▶ [WHAT YOU ARE ASKED TO DO]: From the data that follows, print exactly the lines starting at the one containing "addBasket('front_left', -1, 0);" and ending at the one containing "SIDEWAYS = ((1, 0, 0), (-1, 0, 0))"; include both of them and nothing more.

[begin DATASET SECTION]

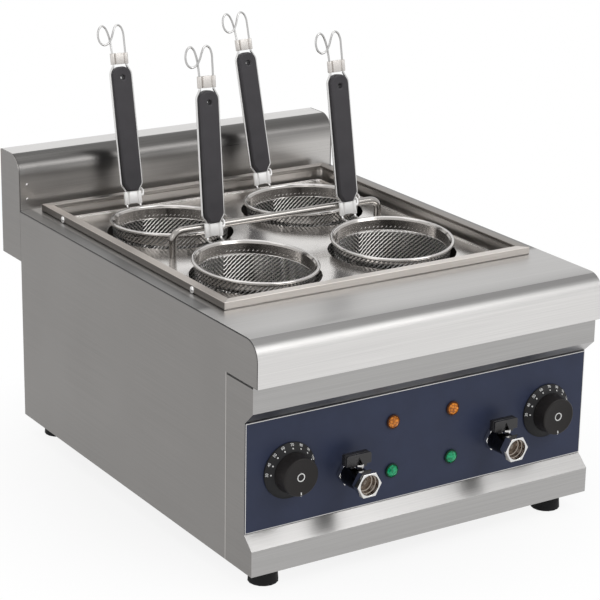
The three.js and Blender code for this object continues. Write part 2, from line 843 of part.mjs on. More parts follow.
// Cable gland with the origin on the outer face of the rear panel
function makeGland() {
  const nut = rodY(glandNutRadius, clearance, clearance + glandNutLength, 6);
  const dome = rodY(glandRadius, clearance, clearance + glandNutLength + glandDomeLength, 20);
  const tail = rodY(glandRadius, -glandTail, clearance + glandNutLength, 20);
  const bore = rodY(glandBore, -glandTail - overrun, glandNutLength + glandDomeLength + overrun, 16);
  return cut(join(nut, dome, tail), bore);
}

add(cooker, 'terminal_block', makeTerminalBlock(), creamPlastic,
  terminalX, terminalSetback, sheet + clearance);
add(cooker, 'cable_gland', makeGland(), blackPlastic, glandX, worktopRear, glandHeight);

// Basket plate

function makeBasketPlate() {
  const halfX = plateWidth / 2;
  const y0 = frameMiddle - plateDepth / 2;
  const y1 = frameMiddle + plateDepth / 2;
  const edge = plateThickness;
  const blank = slab(-halfX, halfX, y0, y1, plateBottom, plateBottom + plateRim, plateCorner);
  const dish = slab(-halfX + edge, halfX - edge, y0 + edge, y1 - edge,
    plateTop, plateTop + plateRim, plateCorner - edge);
  const holes = [-0.5, 0.5].flatMap((column) => [0, 1].map((row) => (
    rodZ(holeRadius, plateBottom - overrun, plateTop + overrun, 32)
      .translate(column * basketSpacingX, frontRowSetback + row * basketSpacingY, 0))));
  return cut(blank, dish, ...holes);
}

function makeLiftHandle() {
  const half = liftWidth / 2;
  const foot = plateTop + clearance;
  const top = plateTop + liftHeight;
  const path = bent([
    point(-half, liftSetback, foot), point(-half, liftSetback, top),
    point(half, liftSetback, top), point(half, liftSetback, foot),
  ], liftBend, 6);
  return wire(path, liftTubeRadius, 10);
}

add(cooker, 'basket_plate', makeBasketPlate(), polishedSteel);
add(cooker, 'plate_handle', makeLiftHandle(), polishedSteel);

// Baskets

// Openings through the bowl's wall, one in each face of the turned wall and in every row
function wallOpenings() {
  const low = -basketDepth + bowlCorner;
  const rise = (-bandHeight - low) / meshRows;
  const half = bowlBottomRadius * Math.sin(Math.PI / meshColumns) - meshBar / 2;
  const openings = [];
  for (let row = 0; row < meshRows; row += 1) {
    const z0 = low + row * rise + meshBar / 2;
    const z1 = z0 + rise - meshBar;
    for (let column = 0; column < meshColumns; column += 1) {
      const angle = ((column + 0.5) / meshColumns) * Math.PI * 2;
      openings.push(block(bowlFloorRadius, bowlTopRadius + overrun, -half, half, z0, z1).rotateZ(angle));
    }
  }
  return openings;
}

// Openings through the bowl's floor: short slots in rows, with a bar across their middle
function floorOpenings() {
  const reach = bowlFloorRadius - meshFloorMargin;
  const pitch = (reach * meshSlotShare * 2) / meshSlots;
  const z0 = -basketDepth - overrun;
  const z1 = -basketDepth + bowlWall + overrun;
  const openings = [];
  for (let slot = 0; slot < meshSlots; slot += 1) {
    const y0 = (slot - meshSlots / 2) * pitch + meshBar / 2;
    const y1 = y0 + pitch - meshBar;
    const end = Math.sqrt(reach ** 2 - Math.max(y0 ** 2, y1 ** 2));
    openings.push(block(-end, -meshBar / 2, y0, y1, z0, z1));
    openings.push(block(meshBar / 2, end, y0, y1, z0, z1));
  }
  return openings;
}

// Bowl with its rim wire, the origin in the middle of the rim
function makeBowl() {
  const floor = -basketDepth;
  const shoulder = floor + bowlCorner;
  const inner = bowlTopRadius - bowlWall;
  const rim = rimTurnShares.map((share) => {
    const angle = share * Math.PI;
    return [rimRadius + rimWire * Math.cos(angle), rimWire * Math.sin(angle)];
  });
  const bowl = turnedZ([
    [0, floor], [bowlFloorRadius, floor], [bowlBottomRadius, shoulder], [bowlTopRadius, -bandHeight],
    ...rim,
    [inner, -bandHeight], [bowlBottomRadius - bowlWall, shoulder], [bowlFloorRadius, floor + bowlWall],
    [0, floor + bowlWall],
  ], meshColumns);
  return cut(bowl, ...wallOpenings(), ...floorOpenings());
}

const halfRods = rodSpacing / 2;
const gripBottom = lowerClampHeight + clampGap;
const gripTop = gripBottom + gripLength;
const upperClampBottom = gripTop + upperClampGap;
const wireTop = upperClampBottom + upperClampHeight;
const rodOut = gripWidth / 2 + rodRadius + rodGap;

// A place given from the handle's foot along the basket's own axes, as the leaning handle sees it
function fromBasket(x, y, z) {
  const lean = THREE.MathUtils.degToRad(handleLean);
  return point(x, y * Math.cos(lean) - z * Math.sin(lean), y * Math.sin(lean) + z * Math.cos(lean));
}

// One side of the two rods, from under the rim up to the top of the upper clamp
function rodPath(side) {
  const x = side * halfRods;
  const under = -rimWire - rodRadius - clearance;
  const swing = gripTopRadius + rodRadius + rodGap;
  const pivotX = gripWidth / 2 - gripTopRadius;
  const pivotZ = gripTop - gripTopRadius;
  const turn = Math.PI / 12;
  const corner = swing * Math.sin(turn * 3) / Math.cos(turn);
  const foot = bent([
    fromBasket(x, rimRadius - handleOffset, under),
    fromBasket(x, under * Math.tan(THREE.MathUtils.degToRad(handleLean)), under),
    point(x, 0, lowerClampHeight),
  ], rodFootBend, 2);
  const shaft = bent([
    point(x, 0, lowerClampHeight - rodBend), point(x, 0, lowerClampHeight + rodBend),
    point(side * rodOut, 0, gripBottom + gripChamferHeight * 0.8),
    point(side * rodOut, 0, pivotZ + swing * Math.tan(turn)),
    point(side * (pivotX + corner), 0, pivotZ + corner),
    point(x, 0, upperClampBottom - rodBend), point(x, 0, wireTop),
  ], rodBend, 1);
  return [...foot.slice(0, -1), ...shaft];
}

// The loop and the arch above the upper clamp, as shares of the rod spacing and of their heights
function loopPath() {
  const pass = rodRadius + clearance;
  const loopMiddle = -halfRods - loopWidth * 0.72;
  const loopBase = archHeight - loopHeight;
  const crossing = loopBase + loopHeight * 0.16;
  const wide = loopWidth / 2;
  const middle = loopBase + loopHeight / 2;
  return new THREE.CatmullRomCurve3([
    point(-halfRods, 0, wireTop),
    point(-halfRods, pass, wireTop + crossing),
    point(loopMiddle + wide, pass, wireTop + middle),
    point(loopMiddle + wide * 0.7, pass, wireTop + middle + loopHeight * 0.35),
    point(loopMiddle, pass * 0.5, wireTop + archHeight),
    point(loopMiddle - wide, 0, wireTop + middle),
    point(loopMiddle, -pass * 0.5, wireTop + loopBase),
    point(-halfRods, -pass, wireTop + crossing),
    point(-halfRods * 0.5, -pass, wireTop + middle + loopHeight * 0.3),
    point(halfRods * 0.15, -pass * 0.5, wireTop + archHeight),
    point(halfRods * 0.85, 0, wireTop + middle + loopHeight * 0.3),
    point(halfRods, 0, wireTop + middle * 0.4),
    point(halfRods, 0, wireTop),
  ], false, 'centripetal').getPoints(24);
}

function makeHandleWire() {
  const loops = loopPath().slice(1, -1);
  return wire([...rodPath(-1), ...loops, ...rodPath(1).reverse()], rodRadius, 6);
}

// Grip in the handle's plane, with its chamfered foot and its hanging hole
function makeGrip() {
  const half = gripWidth / 2;
  const shape = new THREE.Shape();
  shape.moveTo(-half + gripChamferWidth, gripBottom);
  shape.lineTo(half - gripChamferWidth, gripBottom);
  shape.lineTo(half, gripBottom + gripChamferHeight);
  shape.absarc(half - gripTopRadius, gripTop - gripTopRadius, gripTopRadius, 0, Math.PI / 2, false);
  shape.absarc(-half + gripTopRadius, gripTop - gripTopRadius, gripTopRadius, Math.PI / 2, Math.PI, false);
  shape.lineTo(-half, gripBottom + gripChamferHeight);
  const hole = new THREE.Path();
  hole.absarc(0, gripTop - gripHoleDrop, gripHoleRadius, 0, Math.PI * 2, true);
  shape.holes.push(hole);
  const depth = gripThickness - gripBevel * 2;
  const geometry = new THREE.ExtrudeGeometry(shape, {
    depth, bevelThickness: gripBevel, bevelSize: gripBevel, bevelOffset: -gripBevel,
    bevelSegments: 1, curveSegments: 3,
  });
  return geometry.translate(0, 0, -depth / 2).rotateX(Math.PI / 2);
}

// A metal band round both rods
function makeClamp(z0, height) {
  const half = halfRods + rodRadius + clearance + clampWall;
  const shape = roundedRectangle(-half, half, -clampDepth / 2, clampDepth / 2, clampDepth * 0.45);
  const bores = [-halfRods, halfRods].map((x) => (
    rodZ(rodRadius + clearance, z0 - overrun, z0 + height + overrun, 8).translate(x, 0, 0)));
  return cut(extrudeZ(shape, z0, z0 + height, 1), ...bores);
}

// Place of the lifting tube as the front baskets' handles see it: (back, up)
function tubeFromHandle(rimHeight) {
  const tilt = THREE.MathUtils.degToRad(frontTilt);
  const lean = THREE.MathUtils.degToRad(handleLean - frontTilt);
  const back = liftSetback - frontRowSetback - handleOffset * Math.cos(tilt);
  const up = plateTop + liftHeight - rimHeight - handleOffset * Math.sin(tilt);
  return [back * Math.cos(lean) - up * Math.sin(lean), back * Math.sin(lean) + up * Math.cos(lean)];
}

// Lower clamp with the short hook that catches the lifting tube
function makeLowerClamp(rimHeight) {
  const [back, up] = tubeFromHandle(rimHeight);
  const turn = liftTubeRadius + hookRadius + clearance * 2;
  const arc = hookTurnShares.map((share) => {
    const angle = share * Math.PI;
    return point(hookReach, back + turn * Math.cos(angle), up + turn * Math.sin(angle));
  });
  const root = halfRods + rodRadius + clearance + clampWall / 2;
  const rootHeight = lowerClampHeight * 0.65;
  const path = [point(root, 0, rootHeight), point((root + hookReach) / 2, 0, rootHeight), ...arc];
  return join(makeClamp(0, lowerClampHeight), wire(path, hookRadius, 6));
}

// Height of a basket's rim when its tilted floor stands on the rack
function rimHeightFor(tiltX, tiltY) {
  const upright = Math.cos(tiltX) * Math.cos(tiltY);
  const slant = Math.sqrt(1 - upright * upright);
  return rackTop + clearance + basketDepth * upright + bowlFloorRadius * slant;
}

const frontRimHeight = rimHeightFor(THREE.MathUtils.degToRad(frontTilt), THREE.MathUtils.degToRad(toeIn));

function addBasket(place, column, row) {
  const tiltX = THREE.MathUtils.degToRad(row === 0 ? frontTilt : rearTilt);
  const tiltY = THREE.MathUtils.degToRad(-column * toeIn);
  const basket = new THREE.Group();
  basket.position.set(
    column * basketSpacingX / 2, frontRowSetback + row * basketSpacingY, rimHeightFor(tiltX, tiltY));
  basket.rotation.set(tiltX, tiltY, 0);
  cooker.add(basket);
  const handle = new THREE.Group();
  handle.position.set(0, handleOffset, 0);
  handle.rotation.set(THREE.MathUtils.degToRad(-handleLean), 0, 0);
  basket.add(handle);
  add(basket, `basket_${place}`, makeBowl(), polishedSteel);
  add(handle, `handle_wire_${place}`, makeHandleWire(), polishedSteel);
  add(handle, `grip_${place}`, makeGrip(), blackPlastic);
  add(handle, `lower_clamp_${place}`, makeLowerClamp(frontRimHeight), polishedSteel);
  add(handle, `upper_clamp_${place}`, makeClamp(upperClampBottom, upperClampHeight), polishedSteel);
}

addBasket('front_left', -1, 0);
addBasket('front_right', 1, 0);
addBasket('rear_left', -1, 1);
addBasket('rear_right', 1, 1);

export default cooker;
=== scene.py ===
import math

import bpy
import numpy as np
from mathutils import Matrix, Vector


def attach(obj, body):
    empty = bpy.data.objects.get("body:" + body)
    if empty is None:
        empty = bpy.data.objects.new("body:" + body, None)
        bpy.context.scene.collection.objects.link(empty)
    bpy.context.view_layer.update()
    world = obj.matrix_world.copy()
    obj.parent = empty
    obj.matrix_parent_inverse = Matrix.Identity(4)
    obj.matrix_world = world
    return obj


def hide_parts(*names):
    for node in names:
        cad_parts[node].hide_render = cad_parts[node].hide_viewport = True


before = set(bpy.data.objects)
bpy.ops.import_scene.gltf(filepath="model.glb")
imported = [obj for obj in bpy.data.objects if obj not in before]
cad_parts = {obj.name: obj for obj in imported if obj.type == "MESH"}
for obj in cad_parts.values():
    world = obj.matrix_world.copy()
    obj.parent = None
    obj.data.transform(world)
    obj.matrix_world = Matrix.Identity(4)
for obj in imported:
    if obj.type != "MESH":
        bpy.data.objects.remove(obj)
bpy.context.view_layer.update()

MM = 0.001
DEG = math.pi / 180
SIDES = (("left", -1), ("right", 1))
SIDEWAYS = ((1, 0, 0), (-1, 0, 0))

# Degrees from which an edge stays sharp, and the places of a Mix node's sockets for colours
SHARP = 32
MIX_A, MIX_B, MIX_RESULT = 6, 7, 2

# Sizes in millimetres, measured back from the front lip and up from the underside of the housing
ORIGIN = Vector((0, -258.75, 20))
CLEARANCE = 0.3
FRAME_SIDE, FRAME_FRONT, FRAME_REAR = 180, 93, 478
FRAME_BOTTOM, FRAME_TOP, FRAME_BAR, FRAME_LEG, FRAME_LIP = 234.3, 242, 10, 2, 2.5
PLATE_TOP = 225.8
LIFT_HALF, LIFT_Y, LIFT_HEIGHT, LIFT_RADIUS, LIFT_BEND = 126, 287.5, 26.5, 4, 15
SEAT = 20.6
UPSTAND_FRONT = 491
SCREW_ROWS, SCREW_Z = (153, 427), 237.6
RIVET_X, RIVET_ROWS = -190.8, (262, 246)

# One basket, from the middle of its rim
COLUMN, FRONT_ROW, REAR_ROW = 82.5, 196.8, 369.8
RACK_TOP, BASKET_DEPTH = 105, 130.4
RIM_RADIUS, RIM_WIRE = 62.7, 1.8
BOWL_TOP, BOWL_FLOOR, BOWL_CORNER, BOWL_WALL = 61.4, 44, 8, 1.2
BAND_TOP, BAND_HEIGHT, BAND_SHEET = 1.2, 12.5, 0.6
RIM_STEPS = 120
FRONT_TILT, REAR_TILT, TOE_IN = 3.5, -1.8, 1.5
WEAVE_THICK, WEAVE_WIRE, WEAVE_LIFT, WEAVE_START, WEAVE_PITCH = 0.64, 0.22, 0.8, 2, 3.2
WEAVE_COUNT, WEAVE_SLANT = 80, 57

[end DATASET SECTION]

▶ [SOLUTION TO THE PROBLEM]:
addBasket('front_left', -1, 0);
addBasket('front_right', 1, 0);
addBasket('rear_left', -1, 1);
addBasket('rear_right', 1, 1);

export default cooker;
=== scene.py ===
import math

import bpy
import numpy as np
from mathutils import Matrix, Vector


def attach(obj, body):
    empty = bpy.data.objects.get("body:" + body)
    if empty is None:
        empty = bpy.data.objects.new("body:" + body, None)
        bpy.context.scene.collection.objects.link(empty)
    bpy.context.view_layer.update()
    world = obj.matrix_world.copy()
    obj.parent = empty
    obj.matrix_parent_inverse = Matrix.Identity(4)
    obj.matrix_world = world
    return obj


def hide_parts(*names):
    for node in names:
        cad_parts[node].hide_render = cad_parts[node].hide_viewport = True


before = set(bpy.data.objects)
bpy.ops.import_scene.gltf(filepath="model.glb")
imported = [obj for obj in bpy.data.objects if obj not in before]
cad_parts = {obj.name: obj for obj in imported if obj.type == "MESH"}
for obj in cad_parts.values():
    world = obj.matrix_world.copy()
    obj.parent = None
    obj.data.transform(world)
    obj.matrix_world = Matrix.Identity(4)
for obj in imported:
    if obj.type != "MESH":
        bpy.data.objects.remove(obj)
bpy.context.view_layer.update()

MM = 0.001
DEG = math.pi / 180
SIDES = (("left", -1), ("right", 1))
SIDEWAYS = ((1, 0, 0), (-1, 0, 0))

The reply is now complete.